# 94 ranger



## towelman (Dec 15, 2004)

I am looking for a plow for my truck (yes i had the fisher or snoway) because my wifes grandfather heard about my thoughts. He will pay for 1/2 + instillation so that i can do his 1/4 mile drive way 

The problem is I am having a hard time finding a plow to fit this year ranger the only one i can find that will fit is the snoway do i have any more options?


----------



## Stik208 (Oct 19, 2004)

*99 Ranger*

This is what I have and I highly recommend it. This is the only dealer in Idaho, so happy findings.

http://www.curtiscabs.com/Home-Pro_Plows.html

Ragen Equipment Company 
320 West Hanley
Hayden Lake, ID 83835
208-772-3374


----------



## towelman (Dec 15, 2004)

thanks but will it fit on a 94 Ranger because the homesteader will fit on a 99-04 but not the 94 (according to the dealer)?


----------



## RamesesSnow23 (Jan 4, 2004)

towelman said:


> thanks but will it fit on a 94 Ranger because the homesteader will fit on a 99-04 but not the 94 (according to the dealer)?


Thats fine, perfect excuse not to get the homesteader.
Unfortunately I think the Curtis 7' will only fit 1998 and newer rangers. I don't know if or how much the frames have changed between the 94 and 98. What cab configuration and engine do you have. Snoway makes a mount so if a dealer is close by and you like the product then go with the snoway. Another option would be the Blizzard 720 LT, they may make a mount for your year ranger.
Good Luck :waving:


----------



## geereed (Oct 17, 2004)

Have you used a homesteader plow.Just wondering why you cut the plow down all the time.I have one and it works great plus the price is great.


----------



## towelman (Dec 15, 2004)

I have nothing against a fisher my cousin has one and he loves it (so do I) All i am saying is that every time I look at the applications on the web sights of almost any plow it is 99-04 and nothing older I would actually love to put a homesteader on my truck the specs say that it is lighter than a snoway plow.
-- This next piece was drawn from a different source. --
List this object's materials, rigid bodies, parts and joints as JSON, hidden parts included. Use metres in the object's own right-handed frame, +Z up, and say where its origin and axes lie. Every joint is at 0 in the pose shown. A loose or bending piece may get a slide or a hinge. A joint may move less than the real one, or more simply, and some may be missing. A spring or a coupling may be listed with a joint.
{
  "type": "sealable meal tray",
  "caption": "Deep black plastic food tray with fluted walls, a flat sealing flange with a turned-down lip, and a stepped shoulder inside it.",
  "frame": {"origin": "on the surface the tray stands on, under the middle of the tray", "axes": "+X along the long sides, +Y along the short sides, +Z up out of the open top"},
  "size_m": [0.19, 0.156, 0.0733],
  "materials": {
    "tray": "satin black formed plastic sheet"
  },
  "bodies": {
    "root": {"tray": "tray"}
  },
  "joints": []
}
The ranger is a 94 ex-cab xlt with a 4.0 5speed

I am open to any good plow that will fit (prefer homesteader if any one know why it will not fit)


----------



## towelman (Dec 15, 2004)

just for the record I have had a hard time finding any thing for my truck from running boards to a grill guard.  That is why i get so MADD :realmad: about trying to find a plow Especially when my first choice (fisher) said they did not have one that fit Then the Western Dealer said the same thing 

I don't know weather to believe them or not


----------



## Frozen001 (Oct 20, 2004)

I think the main problem is that the truck is very light duty. So if you look from the plow manufactures point of view most of their business will be from the heavier truck lines so they are more willing to support them. I would say if you have a line on a sno-way go for it since they are the only manufacturer willing to provide a mounting for you truck. BTW I hope your truck is a 4x4...

I guess you could always buy the plow you want and have someone make the mounting for you, but you will not get any support from the dealer if something breaks.


----------



## Tarkus (Nov 19, 2004)

Frozen001 said:


> I guess you could always buy the plow you want and have someone make the mounting for you, but you will not get any support from the dealer if something breaks.
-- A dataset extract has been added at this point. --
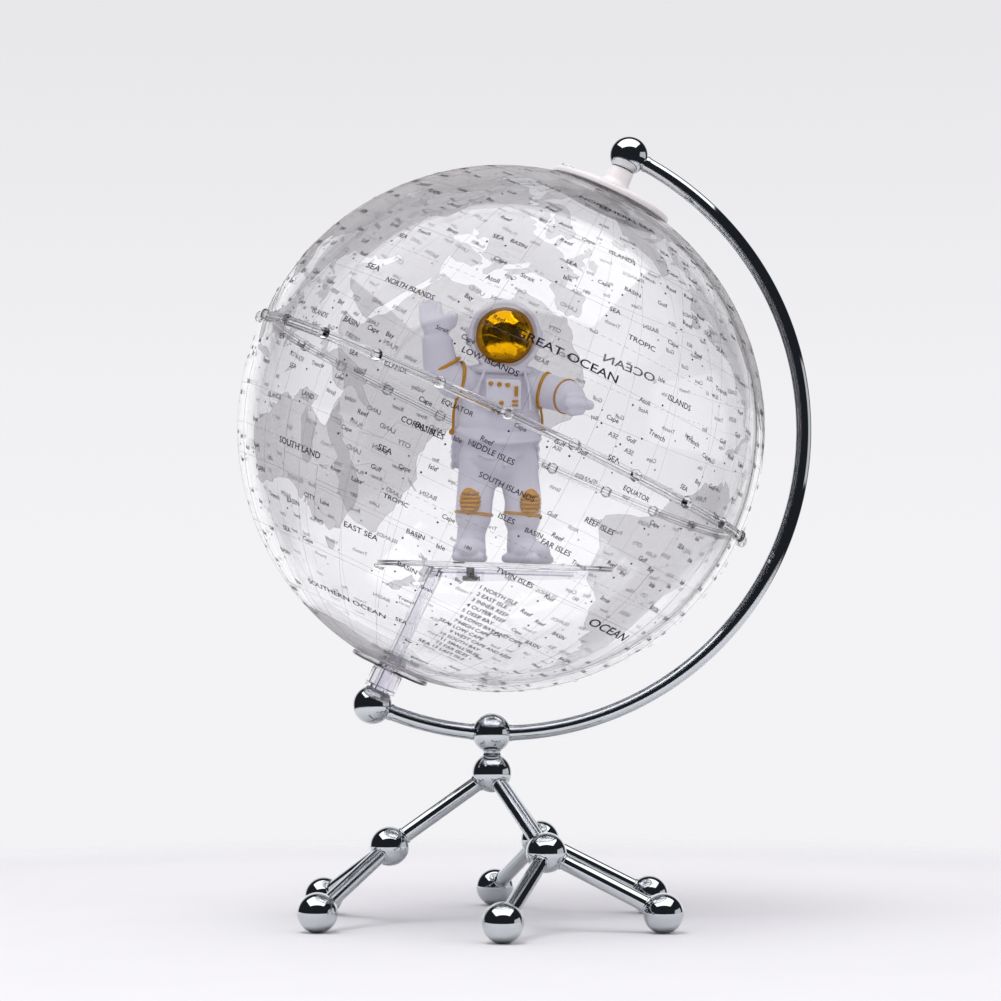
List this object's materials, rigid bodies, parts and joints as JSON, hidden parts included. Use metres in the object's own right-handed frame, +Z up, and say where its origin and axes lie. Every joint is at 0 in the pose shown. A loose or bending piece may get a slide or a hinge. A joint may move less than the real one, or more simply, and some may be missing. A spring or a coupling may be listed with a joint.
{
  "type": "desktop globe on stand",
  "caption": "Clear acrylic globe that turns on a leaning axis in a chromed C-arm, on a tripod of chromed balls and rods, with an astronaut figure on a fixed platform inside the sphere.",
  "frame": {"origin": "on the table, at the middle of the object's bounding box", "axes": "+Z up; the globe's axis leans towards +X in the XZ plane; the figure faces -Y"},
  "size_m": [0.2184, 0.2046, 0.2996],
  "materials": {
    "chrome": "mirror-polished chrome plate on steel",
    "clear_acrylic": "clear moulded acrylic, with a grey and black printed map on the sphere",
    "white_plastic": "satin white moulding",
    "steel": "plain turned steel",
    "vinyl": "matt lavender-grey paint on moulded vinyl",
    "gold_mirror": "vacuum-metallised gold mirror",
    "ochre_paint": "ochre-gold paint"
  },
  "bodies": {
    "tripod": {"tripod_hub_ball": "chrome", "hub_stud": "steel", "neck_spacer": "chrome", "knee_ball_1": "chrome", "upper_rod_1": "chrome", "knee_ball_2": "chrome", "upper_rod_2": "chrome", "knee_ball_3": "chrome", "upper_rod_3": "chrome", "foot_ball_1": "chrome", "lower_rod_1": "chrome", "foot_ball_2": "chrome", "lower_rod_2": "chrome", "foot_ball_3": "chrome", "lower_rod_3": "chrome", "foot_ball_4": "chrome", "lower_rod_4": "chrome", "foot_ball_5": "chrome", "lower_rod_5": "chrome", "foot_ball_6": "chrome", "lower_rod_6": "chrome"},
    "arm": {"arm_hub_ball": "chrome", "north_ball": "chrome", "south_ball": "chrome", "arm_tube": "chrome", "north_pin": "steel", "bracket_screw": "steel", "pillar": "clear_acrylic", "south_collar": "clear_acrylic", "platform_disc": "clear_acrylic", "platform_bracket": "clear_acrylic", "figure_suit": "vinyl", "figure_right_boot": "vinyl", "figure_left_boot": "vinyl", "figure_helmet": "vinyl", "figure_right_arm": "vinyl", "figure_left_arm": "vinyl", "figure_backpack": "vinyl", "figure_chest_pack": "vinyl", "figure_visor": "gold_mirror", "figure_knee_pad_1": "ochre_paint", "figure_knee_pad_2": "ochre_paint"},
    "globe": {"north_hemisphere": "clear_acrylic", "south_hemisphere": "clear_acrylic", "equator_ring": "clear_acrylic", "north_dial": "white_plastic", "north_collar": "white_plastic", "north_bush": "white_plastic", "dial_knob": "clear_acrylic", "south_cap": "clear_acrylic", "south_bush": "clear_acrylic"}
  },
  "joints": [
    {"name": "arm_swivel", "type": "hinge", "parent": "tripod", "child": "arm", "pos_m": [-0.01267, 0, 0.0644], "axis": [0, 0, 1], "range_deg": [-180, 180]},
    {"name": "globe_spin", "type": "hinge", "parent": "arm", "child": "globe", "pos_m": [-0.00917, 0, 0.18745], "axis": [0.4226, 0, 0.9063], "continuous": true}
  ]
}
Depends on the dealer. I have always mounted my own and they dealer I bought them from was very supportive.


----------



## Stik208 (Oct 19, 2004)

Get a 6'9 LD Fisher MM2 and call it a day. 1. They make mounts for, and if they made mounts for my 99 I would have gotten that. 2. You will pay the same price for the Homesteader. Or try and find a used MM1 6.5, but if you're not guoing to look at the Curtis go a little more heavy duty with the LD Series. 
Jason


----------



## Bolts Indus. (Dec 22, 2003)

towelman said:


> I am looking for a plow for my truck (yes i had the fisher or snoway) because my wifes grandfather heard about my thoughts. He will pay for 1/2 + instillation so that i can do his 1/4 mile drive way
> 
> The problem is I am having a hard time finding a plow to fit this year ranger the only one i can find that will fit is the snoway do i have any more options?
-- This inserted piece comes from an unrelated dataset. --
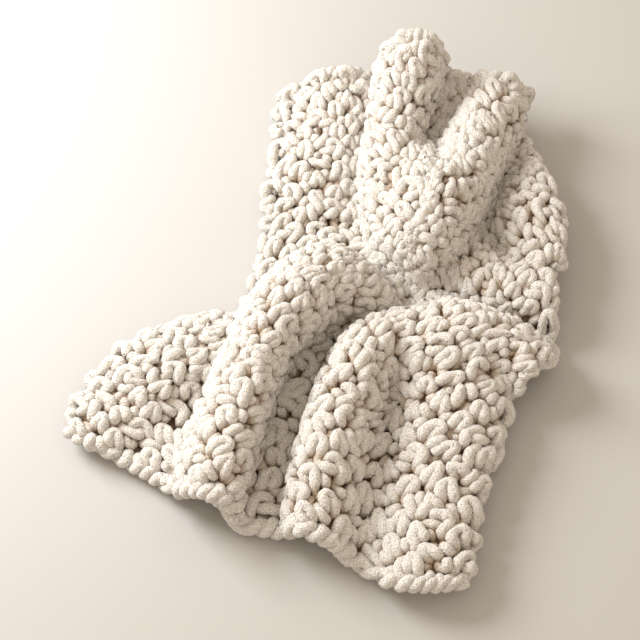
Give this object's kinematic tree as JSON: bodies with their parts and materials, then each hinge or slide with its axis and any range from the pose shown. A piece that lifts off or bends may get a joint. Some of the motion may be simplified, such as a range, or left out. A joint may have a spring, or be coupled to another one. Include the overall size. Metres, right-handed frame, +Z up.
{
  "type": "chunky knitted throw blanket",
  "caption": "Very chunky knitted throw blanket of soft off-white yarn, laid out in loose rounded folds on a level surface.",
  "frame": {"origin": "on the surface that the blanket lies on, under the middle of its bounding box", "axes": "+Z up, +Y towards the far edge, where the tall fold ends, +X to the right as seen from the near edge"},
  "size_m": [0.9896, 1.1628, 0.2398],
  "materials": {
    "yarn": "matt off-white chenille pile"
  },
  "bodies": {
    "root": {"blanket": "yarn"}
  },
  "joints": []
}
Blizzard makes a 620LT and a 720Lt for that truck.


----------



## RamesesSnow23 (Jan 4, 2004)

Stik208 said:


> if you're not guoing to look at the Curtis go a little more heavy duty with the LD Series.
> Jason


Curtis never made a mount for the 94 ranger and LD series curtis would be too heavy. The 7' would be the only option if a mount was made. Don't be too upset about the homesteader not being an option, its not as good as other LD plows. Your best options are the snoway or the Blizzard, both will be great for you.


----------



## Frozen001 (Oct 20, 2004)

Tarkus said:


> Depends on the dealer. I have always mounted my own and they dealer I bought them from was very supportive.


I am not saying mounting it your self, I am saying fabricating the mount yourself... two totally different things...


----------